Por que as Paradas Gays não vingaram no Brasil? Elas começaram aqui nos anos 90. É a partir de 2000 que elas começam a ficar gigantescas, principalmente a de São Paulo. Mas estar na rua, beijar no meio de uma avenida, é um meio de reivindicação, isso é uma crítica à norma. Todo ritual é feito por alguma coisa, e a Parada ou o Carnaval deixam marcas. Há pessoas que passaram por lá, viram, e aquilo marcou. Aquela senhora que no mesmo momento vai levar o cachorro para passear, vê dois machos se pegando e pensa: "nossa, que absurdo!", ou seja, aquilo mexeu com a cabeça da pessoa, criou questionamentos. O Carnaval e a Parada são coisas distintas, cada um tem o seu objetivo e o seu formato.
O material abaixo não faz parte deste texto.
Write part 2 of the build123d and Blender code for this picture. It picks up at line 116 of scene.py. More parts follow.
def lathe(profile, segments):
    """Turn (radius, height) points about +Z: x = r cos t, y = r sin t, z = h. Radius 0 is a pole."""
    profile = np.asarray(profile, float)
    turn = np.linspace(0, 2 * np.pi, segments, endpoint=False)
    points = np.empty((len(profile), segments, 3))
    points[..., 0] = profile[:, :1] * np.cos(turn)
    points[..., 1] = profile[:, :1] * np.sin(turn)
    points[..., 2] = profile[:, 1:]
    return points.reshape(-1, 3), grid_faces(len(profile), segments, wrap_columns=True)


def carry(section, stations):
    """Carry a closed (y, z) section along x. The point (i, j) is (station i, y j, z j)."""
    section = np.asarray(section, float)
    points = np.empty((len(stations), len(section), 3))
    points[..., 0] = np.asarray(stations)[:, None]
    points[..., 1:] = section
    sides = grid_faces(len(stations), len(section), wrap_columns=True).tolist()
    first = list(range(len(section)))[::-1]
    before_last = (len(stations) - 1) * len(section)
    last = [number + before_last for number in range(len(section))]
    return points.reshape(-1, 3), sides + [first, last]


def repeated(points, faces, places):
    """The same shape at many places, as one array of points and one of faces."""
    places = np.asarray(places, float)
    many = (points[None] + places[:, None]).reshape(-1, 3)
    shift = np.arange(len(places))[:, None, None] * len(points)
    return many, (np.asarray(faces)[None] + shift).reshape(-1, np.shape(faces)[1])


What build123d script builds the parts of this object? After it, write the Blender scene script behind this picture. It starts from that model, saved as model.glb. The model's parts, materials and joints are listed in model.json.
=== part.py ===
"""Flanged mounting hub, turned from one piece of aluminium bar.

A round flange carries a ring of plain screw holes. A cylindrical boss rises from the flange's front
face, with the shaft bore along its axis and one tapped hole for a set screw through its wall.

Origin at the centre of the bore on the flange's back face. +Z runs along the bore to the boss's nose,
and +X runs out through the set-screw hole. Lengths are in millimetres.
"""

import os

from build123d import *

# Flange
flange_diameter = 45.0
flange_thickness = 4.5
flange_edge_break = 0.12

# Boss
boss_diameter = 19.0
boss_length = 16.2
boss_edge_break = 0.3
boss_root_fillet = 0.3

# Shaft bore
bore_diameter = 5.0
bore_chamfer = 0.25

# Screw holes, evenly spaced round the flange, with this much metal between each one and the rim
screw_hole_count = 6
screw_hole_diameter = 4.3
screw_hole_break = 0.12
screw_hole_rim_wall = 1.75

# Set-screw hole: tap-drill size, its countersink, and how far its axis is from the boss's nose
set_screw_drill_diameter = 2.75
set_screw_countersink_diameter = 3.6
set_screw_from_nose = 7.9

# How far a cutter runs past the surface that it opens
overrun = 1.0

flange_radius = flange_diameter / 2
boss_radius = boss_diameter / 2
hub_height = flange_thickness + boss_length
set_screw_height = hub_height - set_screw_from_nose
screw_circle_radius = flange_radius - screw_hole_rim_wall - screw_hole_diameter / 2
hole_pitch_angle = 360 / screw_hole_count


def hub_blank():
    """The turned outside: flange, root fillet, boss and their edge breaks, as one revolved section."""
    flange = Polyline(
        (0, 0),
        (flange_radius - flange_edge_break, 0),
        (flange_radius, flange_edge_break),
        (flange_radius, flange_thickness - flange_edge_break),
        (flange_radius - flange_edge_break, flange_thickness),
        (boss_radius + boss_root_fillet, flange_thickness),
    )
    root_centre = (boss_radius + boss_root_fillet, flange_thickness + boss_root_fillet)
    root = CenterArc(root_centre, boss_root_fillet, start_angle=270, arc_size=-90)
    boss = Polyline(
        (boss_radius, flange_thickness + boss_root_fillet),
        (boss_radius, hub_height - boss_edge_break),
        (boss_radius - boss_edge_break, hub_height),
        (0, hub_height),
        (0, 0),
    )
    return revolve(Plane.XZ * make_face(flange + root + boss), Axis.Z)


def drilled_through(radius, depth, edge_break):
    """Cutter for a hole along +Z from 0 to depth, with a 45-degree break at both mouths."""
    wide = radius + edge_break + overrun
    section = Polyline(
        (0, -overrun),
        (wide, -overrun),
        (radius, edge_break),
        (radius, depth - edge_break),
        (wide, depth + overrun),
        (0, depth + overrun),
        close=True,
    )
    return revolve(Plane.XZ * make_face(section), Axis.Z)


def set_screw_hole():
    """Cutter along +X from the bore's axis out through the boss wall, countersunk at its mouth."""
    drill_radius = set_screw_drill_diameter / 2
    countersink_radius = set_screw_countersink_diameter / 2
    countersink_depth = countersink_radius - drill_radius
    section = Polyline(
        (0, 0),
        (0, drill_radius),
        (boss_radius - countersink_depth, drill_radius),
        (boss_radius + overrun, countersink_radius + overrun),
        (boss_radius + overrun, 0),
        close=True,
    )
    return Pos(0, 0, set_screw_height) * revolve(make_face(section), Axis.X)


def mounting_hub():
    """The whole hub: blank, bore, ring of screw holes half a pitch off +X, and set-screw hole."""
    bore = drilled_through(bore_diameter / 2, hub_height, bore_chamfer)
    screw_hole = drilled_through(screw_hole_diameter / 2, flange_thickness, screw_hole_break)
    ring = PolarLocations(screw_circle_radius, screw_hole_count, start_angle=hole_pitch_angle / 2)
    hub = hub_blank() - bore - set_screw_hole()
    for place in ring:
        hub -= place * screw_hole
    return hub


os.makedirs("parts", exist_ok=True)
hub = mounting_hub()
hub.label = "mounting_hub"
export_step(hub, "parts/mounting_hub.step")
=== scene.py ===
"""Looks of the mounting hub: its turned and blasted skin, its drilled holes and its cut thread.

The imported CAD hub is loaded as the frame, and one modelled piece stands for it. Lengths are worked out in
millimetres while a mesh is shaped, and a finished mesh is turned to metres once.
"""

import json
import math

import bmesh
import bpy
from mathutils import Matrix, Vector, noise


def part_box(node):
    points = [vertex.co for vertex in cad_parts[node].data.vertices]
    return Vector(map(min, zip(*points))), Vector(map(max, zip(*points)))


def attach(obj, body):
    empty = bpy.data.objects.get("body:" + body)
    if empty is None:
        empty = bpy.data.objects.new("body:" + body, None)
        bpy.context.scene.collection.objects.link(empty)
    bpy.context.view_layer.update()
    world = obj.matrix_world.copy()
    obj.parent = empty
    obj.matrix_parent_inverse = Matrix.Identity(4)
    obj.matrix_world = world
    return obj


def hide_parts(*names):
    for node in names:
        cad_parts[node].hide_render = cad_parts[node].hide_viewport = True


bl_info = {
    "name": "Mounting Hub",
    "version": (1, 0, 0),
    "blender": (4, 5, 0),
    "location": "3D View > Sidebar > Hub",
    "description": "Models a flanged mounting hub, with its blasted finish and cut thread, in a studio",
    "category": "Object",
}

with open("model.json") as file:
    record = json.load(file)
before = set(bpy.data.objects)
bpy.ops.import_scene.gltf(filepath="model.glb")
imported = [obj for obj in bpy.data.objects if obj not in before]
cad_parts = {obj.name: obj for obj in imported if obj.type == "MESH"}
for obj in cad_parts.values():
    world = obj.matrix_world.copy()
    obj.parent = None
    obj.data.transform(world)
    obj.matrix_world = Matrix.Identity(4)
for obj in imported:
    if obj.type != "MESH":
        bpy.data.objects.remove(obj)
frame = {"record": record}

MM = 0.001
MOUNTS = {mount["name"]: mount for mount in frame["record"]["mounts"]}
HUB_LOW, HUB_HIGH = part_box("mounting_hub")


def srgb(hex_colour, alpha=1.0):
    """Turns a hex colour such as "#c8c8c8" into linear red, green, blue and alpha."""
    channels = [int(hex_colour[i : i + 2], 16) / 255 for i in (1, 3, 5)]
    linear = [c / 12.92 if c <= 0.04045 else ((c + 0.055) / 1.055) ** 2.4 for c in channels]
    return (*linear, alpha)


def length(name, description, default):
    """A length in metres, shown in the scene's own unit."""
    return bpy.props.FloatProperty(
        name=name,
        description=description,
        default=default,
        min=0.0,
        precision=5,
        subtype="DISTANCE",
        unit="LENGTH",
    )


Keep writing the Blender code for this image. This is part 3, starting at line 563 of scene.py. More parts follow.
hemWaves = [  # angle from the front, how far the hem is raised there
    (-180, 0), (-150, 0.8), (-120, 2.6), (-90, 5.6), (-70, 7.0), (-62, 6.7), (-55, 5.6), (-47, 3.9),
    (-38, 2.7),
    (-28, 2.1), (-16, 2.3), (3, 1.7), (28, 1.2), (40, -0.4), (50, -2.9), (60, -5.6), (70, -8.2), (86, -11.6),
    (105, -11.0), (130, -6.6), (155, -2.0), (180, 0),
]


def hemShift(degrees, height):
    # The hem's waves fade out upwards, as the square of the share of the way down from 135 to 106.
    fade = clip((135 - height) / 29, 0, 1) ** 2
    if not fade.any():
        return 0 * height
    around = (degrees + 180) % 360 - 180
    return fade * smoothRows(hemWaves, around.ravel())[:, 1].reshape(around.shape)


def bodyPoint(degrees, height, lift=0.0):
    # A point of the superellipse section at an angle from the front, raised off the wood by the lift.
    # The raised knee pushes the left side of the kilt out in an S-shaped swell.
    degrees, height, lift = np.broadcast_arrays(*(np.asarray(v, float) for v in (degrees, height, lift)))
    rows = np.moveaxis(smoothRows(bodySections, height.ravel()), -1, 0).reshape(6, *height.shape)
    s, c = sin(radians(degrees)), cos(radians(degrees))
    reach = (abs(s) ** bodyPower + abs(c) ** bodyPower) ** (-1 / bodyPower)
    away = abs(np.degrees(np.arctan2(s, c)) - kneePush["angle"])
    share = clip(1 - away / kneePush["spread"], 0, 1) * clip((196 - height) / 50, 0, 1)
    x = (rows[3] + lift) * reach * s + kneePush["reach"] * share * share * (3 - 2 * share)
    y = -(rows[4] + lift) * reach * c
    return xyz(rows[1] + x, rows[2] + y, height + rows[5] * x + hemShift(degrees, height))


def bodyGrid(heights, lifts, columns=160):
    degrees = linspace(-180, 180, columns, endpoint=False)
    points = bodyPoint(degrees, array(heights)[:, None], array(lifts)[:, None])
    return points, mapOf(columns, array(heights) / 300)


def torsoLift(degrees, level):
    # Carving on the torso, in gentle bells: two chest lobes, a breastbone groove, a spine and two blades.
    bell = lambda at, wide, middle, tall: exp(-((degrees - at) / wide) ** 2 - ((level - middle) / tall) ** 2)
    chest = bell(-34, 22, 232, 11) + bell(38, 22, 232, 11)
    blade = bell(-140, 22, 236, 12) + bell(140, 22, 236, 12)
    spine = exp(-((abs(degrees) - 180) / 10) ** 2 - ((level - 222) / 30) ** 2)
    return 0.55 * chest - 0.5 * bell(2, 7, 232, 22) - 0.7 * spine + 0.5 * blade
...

Essa carnavalização da Parada gay era inevitável então?
Sim. Agora, eu não acho ruim. Algumas parcelas do movimento gay estão equivocadas quando pensam que o Carnaval não é um momento de reivindicação, como se a Parada não fosse um momento de protesto. Quanto mais se criar espaços de visibilidade, mais nós temos como ganhar, e não falo isso como antropólogo. Hoje nós temos gays evangélicos pregando dentro das igrejas. Isso é bom.
O Carnaval ajuda as pessoas a saírem do armário?
Com certeza. Alguns entrevistados disseram isso com todas as palavras. Para alguns, aquele momento é como se fosse mágico e lá podem ir e beijar na boca. De repente, saem de lá e vão para casa como se nada tivesse acontecido. Isso é quase unânime. É um momento onde você pode fazer coisas que não poderá fazer no resto do ano em locais que geralmente não são feitos para aquilo.
No Carnaval as pessoas guardam a sua hipocrisia no armário?
Sim, com certeza. Não digo a maioria, mas boa parte dela. O Carnaval tem essa possibilidade, permitir que as pessoas saiam do seu cotidiano. E tem aquela velha história, muito dos meus entrevistados diziam que no Carnaval pegavam héteros. Em outro momento esses caras não fariam isso.
Acredita que um dia a Globeleza será uma travesti?
Acho que esse dia está chegando. Isso se uma delas já não foi.